(Items listed in a dataset)
:::
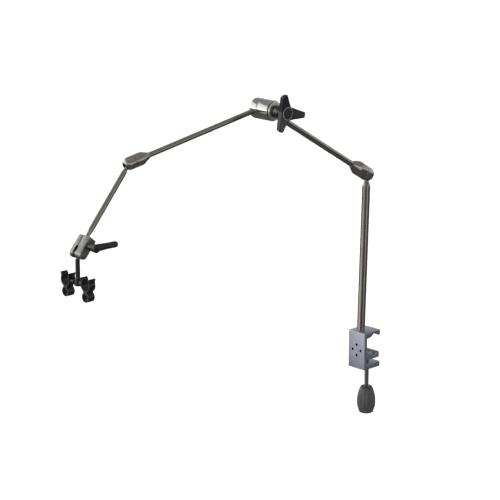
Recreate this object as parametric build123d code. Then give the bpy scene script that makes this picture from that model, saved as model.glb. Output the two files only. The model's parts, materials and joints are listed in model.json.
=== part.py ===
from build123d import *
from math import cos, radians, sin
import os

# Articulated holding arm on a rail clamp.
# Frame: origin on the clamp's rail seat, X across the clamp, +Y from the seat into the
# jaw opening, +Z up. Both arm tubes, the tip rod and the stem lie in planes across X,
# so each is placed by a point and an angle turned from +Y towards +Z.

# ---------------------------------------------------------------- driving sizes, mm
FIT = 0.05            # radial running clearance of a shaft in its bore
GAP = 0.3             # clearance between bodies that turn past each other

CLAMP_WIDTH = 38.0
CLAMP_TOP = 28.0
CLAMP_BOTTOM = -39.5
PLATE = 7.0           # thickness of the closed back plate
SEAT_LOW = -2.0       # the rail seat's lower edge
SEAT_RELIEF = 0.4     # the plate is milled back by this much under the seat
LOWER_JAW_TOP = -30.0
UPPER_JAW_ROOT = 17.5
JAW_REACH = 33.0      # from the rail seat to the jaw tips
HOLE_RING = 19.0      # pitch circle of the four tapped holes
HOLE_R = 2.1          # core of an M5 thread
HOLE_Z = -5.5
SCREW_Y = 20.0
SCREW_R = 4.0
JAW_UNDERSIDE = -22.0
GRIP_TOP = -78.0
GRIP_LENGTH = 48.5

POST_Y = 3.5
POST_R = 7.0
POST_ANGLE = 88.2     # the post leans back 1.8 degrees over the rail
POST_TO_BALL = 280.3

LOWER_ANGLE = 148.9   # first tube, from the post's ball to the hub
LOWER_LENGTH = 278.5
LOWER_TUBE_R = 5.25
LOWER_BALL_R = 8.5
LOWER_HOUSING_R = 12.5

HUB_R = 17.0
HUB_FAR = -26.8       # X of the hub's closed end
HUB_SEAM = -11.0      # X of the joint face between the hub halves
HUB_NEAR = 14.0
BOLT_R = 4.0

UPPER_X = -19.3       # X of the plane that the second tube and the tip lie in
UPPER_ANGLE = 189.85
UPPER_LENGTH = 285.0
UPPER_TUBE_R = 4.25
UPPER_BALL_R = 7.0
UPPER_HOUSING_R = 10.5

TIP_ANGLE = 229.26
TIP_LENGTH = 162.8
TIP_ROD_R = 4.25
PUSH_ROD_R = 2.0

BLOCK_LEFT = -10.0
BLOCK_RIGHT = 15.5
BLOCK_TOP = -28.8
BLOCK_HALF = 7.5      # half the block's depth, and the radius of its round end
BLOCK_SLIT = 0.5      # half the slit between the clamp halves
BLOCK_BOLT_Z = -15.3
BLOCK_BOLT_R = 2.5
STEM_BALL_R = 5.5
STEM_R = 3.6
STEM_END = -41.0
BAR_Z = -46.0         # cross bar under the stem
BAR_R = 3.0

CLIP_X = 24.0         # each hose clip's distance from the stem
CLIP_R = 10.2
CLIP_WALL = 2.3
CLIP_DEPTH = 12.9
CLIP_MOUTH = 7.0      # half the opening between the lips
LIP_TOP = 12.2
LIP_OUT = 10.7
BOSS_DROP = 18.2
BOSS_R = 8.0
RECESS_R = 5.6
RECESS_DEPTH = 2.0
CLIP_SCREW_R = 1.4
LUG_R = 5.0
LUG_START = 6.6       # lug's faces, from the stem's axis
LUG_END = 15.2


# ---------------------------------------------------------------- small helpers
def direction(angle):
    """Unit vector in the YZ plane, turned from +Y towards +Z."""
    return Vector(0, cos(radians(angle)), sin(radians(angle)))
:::
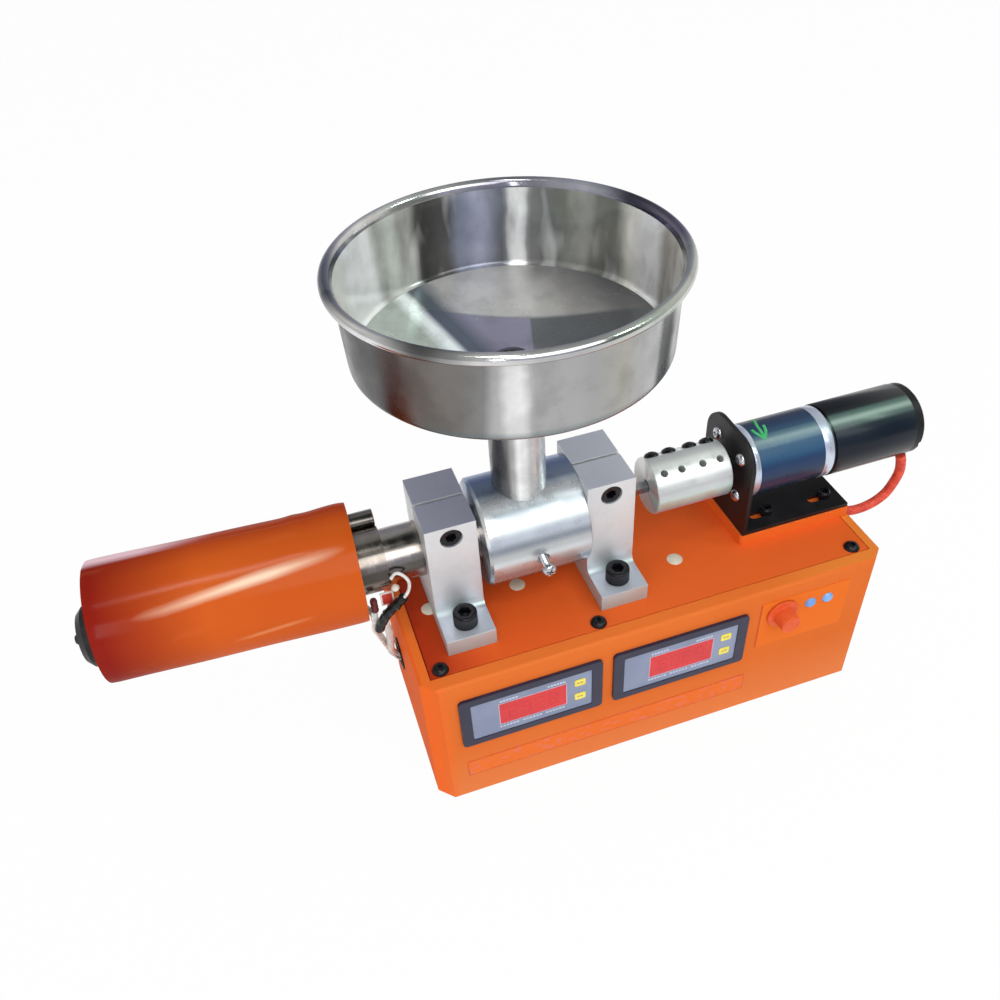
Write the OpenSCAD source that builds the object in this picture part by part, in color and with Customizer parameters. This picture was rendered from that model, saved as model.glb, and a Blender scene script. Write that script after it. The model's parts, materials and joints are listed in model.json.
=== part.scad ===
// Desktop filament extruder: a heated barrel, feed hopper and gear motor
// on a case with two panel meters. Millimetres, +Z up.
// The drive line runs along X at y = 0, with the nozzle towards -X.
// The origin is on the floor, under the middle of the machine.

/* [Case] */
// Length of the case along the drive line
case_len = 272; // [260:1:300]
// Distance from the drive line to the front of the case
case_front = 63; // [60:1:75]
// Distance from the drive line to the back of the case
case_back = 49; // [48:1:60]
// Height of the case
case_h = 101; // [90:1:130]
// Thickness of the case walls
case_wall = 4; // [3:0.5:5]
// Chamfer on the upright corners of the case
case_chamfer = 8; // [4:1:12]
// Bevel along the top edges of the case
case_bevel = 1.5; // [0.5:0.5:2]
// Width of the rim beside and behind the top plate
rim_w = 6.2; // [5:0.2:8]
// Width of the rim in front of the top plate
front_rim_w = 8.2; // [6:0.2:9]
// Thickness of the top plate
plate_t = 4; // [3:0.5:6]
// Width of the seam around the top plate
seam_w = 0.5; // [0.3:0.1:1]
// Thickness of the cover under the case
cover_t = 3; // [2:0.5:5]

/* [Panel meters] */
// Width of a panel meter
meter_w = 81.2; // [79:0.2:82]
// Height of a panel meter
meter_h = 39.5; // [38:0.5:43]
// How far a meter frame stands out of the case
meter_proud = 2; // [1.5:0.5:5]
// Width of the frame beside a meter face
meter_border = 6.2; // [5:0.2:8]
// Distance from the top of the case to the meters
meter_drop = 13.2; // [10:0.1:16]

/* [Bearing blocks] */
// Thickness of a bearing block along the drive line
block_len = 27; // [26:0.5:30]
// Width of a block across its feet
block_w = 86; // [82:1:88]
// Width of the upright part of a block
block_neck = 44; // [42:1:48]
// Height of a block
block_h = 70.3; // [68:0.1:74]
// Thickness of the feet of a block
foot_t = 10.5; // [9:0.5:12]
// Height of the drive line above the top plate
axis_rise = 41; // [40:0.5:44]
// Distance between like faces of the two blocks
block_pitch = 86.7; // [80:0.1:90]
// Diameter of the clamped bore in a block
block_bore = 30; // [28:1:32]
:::
:: INSTRUCTION ::
Retype only this portion of the data above: the line containing "Recreate this object", the line containing "PUSH_ROD_R = 2.0", and all lines between them, exactly.

:: CORRECT RESULT ::
Recreate this object as parametric build123d code. Then give the bpy scene script that makes this picture from that model, saved as model.glb. Output the two files only. The model's parts, materials and joints are listed in model.json.
=== part.py ===
from build123d import *
from math import cos, radians, sin
import os

# Articulated holding arm on a rail clamp.
# Frame: origin on the clamp's rail seat, X across the clamp, +Y from the seat into the
# jaw opening, +Z up. Both arm tubes, the tip rod and the stem lie in planes across X,
# so each is placed by a point and an angle turned from +Y towards +Z.

# ---------------------------------------------------------------- driving sizes, mm
FIT = 0.05            # radial running clearance of a shaft in its bore
GAP = 0.3             # clearance between bodies that turn past each other

CLAMP_WIDTH = 38.0
CLAMP_TOP = 28.0
CLAMP_BOTTOM = -39.5
PLATE = 7.0           # thickness of the closed back plate
SEAT_LOW = -2.0       # the rail seat's lower edge
SEAT_RELIEF = 0.4     # the plate is milled back by this much under the seat
LOWER_JAW_TOP = -30.0
UPPER_JAW_ROOT = 17.5
JAW_REACH = 33.0      # from the rail seat to the jaw tips
HOLE_RING = 19.0      # pitch circle of the four tapped holes
HOLE_R = 2.1          # core of an M5 thread
HOLE_Z = -5.5
SCREW_Y = 20.0
SCREW_R = 4.0
JAW_UNDERSIDE = -22.0
GRIP_TOP = -78.0
GRIP_LENGTH = 48.5

POST_Y = 3.5
POST_R = 7.0
POST_ANGLE = 88.2     # the post leans back 1.8 degrees over the rail
POST_TO_BALL = 280.3

LOWER_ANGLE = 148.9   # first tube, from the post's ball to the hub
LOWER_LENGTH = 278.5
LOWER_TUBE_R = 5.25
LOWER_BALL_R = 8.5
LOWER_HOUSING_R = 12.5

HUB_R = 17.0
HUB_FAR = -26.8       # X of the hub's closed end
HUB_SEAM = -11.0      # X of the joint face between the hub halves
HUB_NEAR = 14.0
BOLT_R = 4.0

UPPER_X = -19.3       # X of the plane that the second tube and the tip lie in
UPPER_ANGLE = 189.85
UPPER_LENGTH = 285.0
UPPER_TUBE_R = 4.25
UPPER_BALL_R = 7.0
UPPER_HOUSING_R = 10.5

TIP_ANGLE = 229.26
TIP_LENGTH = 162.8
TIP_ROD_R = 4.25
PUSH_ROD_R = 2.0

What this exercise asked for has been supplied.